I'm a dialogue writer and reader, which is very problematic in some literary circles I've noticed. But it's who I am and what I like. But description done right can be just as engaging ;)
Karalaine: have you hugged your drd today?ausiewanab on June 20th, 2008 04:28 pm (UTC)
I do the same thing with books. I've been known to put a book down and get bored with it, and not pick it up for a year and then finish it. But I'm also bad that I have about 3 books going at one time
Working for the Mandroid: Floormoonshayde on June 20th, 2008 05:21 pm (UTC)
Ha! I have done the same thing. Sometimes it takes me years and then I'm back to it and have like several books going at the same time.

I don't learn.
beanpotbeanpot on June 20th, 2008 04:55 pm (UTC)
Oh I agree on the "accent". I find that people tend to do it more with a Scottish/Cockney/various English accents. Rarely do I see them trying to write a German speaking English.

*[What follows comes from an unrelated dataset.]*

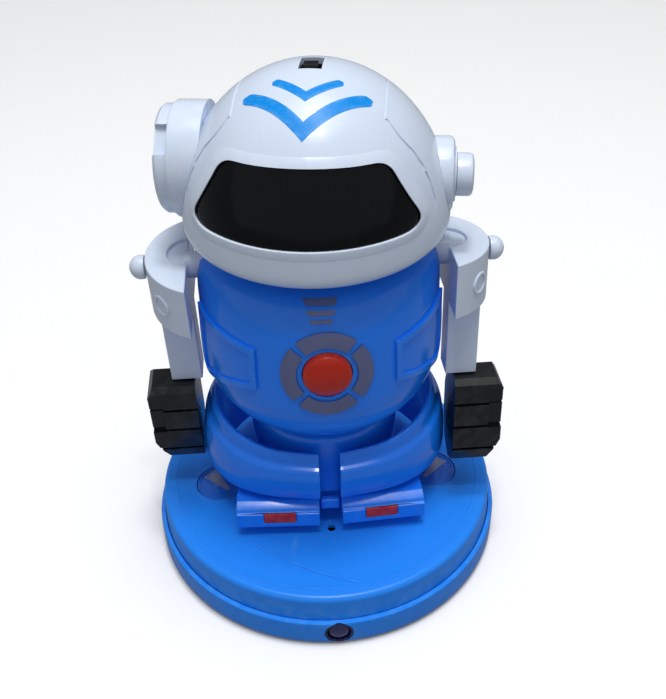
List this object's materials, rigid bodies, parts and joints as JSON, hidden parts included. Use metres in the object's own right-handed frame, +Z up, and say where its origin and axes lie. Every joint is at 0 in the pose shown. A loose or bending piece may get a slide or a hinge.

Either way - it can drive me nuts.
Working for the Mandroid: Egyptmoonshayde on June 20th, 2008 05:25 pm (UTC)
It's true. I mean, I've also seen bad French and a US "Southern" accent from time to time. They aren't fantastic, but no way to they come close to the usage of Scottish/Cockney/whatever. There was this fantasy series I couldn't finish because everyone spoke in the Scottish accent. I couldn't. I finished the book, because I always finish the book, but I dumped the series. I wasn't enjoying myself.

But you're right. You don't see anyone doing that to Germans or Italians or something.
Pepper: Hmmpepper_field on June 20th, 2008 05:55 pm (UTC)
But you're right. You don't see anyone doing that to Germans or Italians or something.

Didn't Louisa Allcott do it to Frederick Bhaer in 'Little Women'? I always picture him as having a heavy German accent, anyhow - I can't recall if it's actually in the dialogue or not.

Not contradicting you both, though - I think you're right, it's most often with Scottish and Cockney and all those. Particularly with Scottish. 'Trainspotting', OMG. But then again, the Scottish way of speaking is so totally different from the English, that it's like a whole other set of words. So it's kind of odd not to write it that way.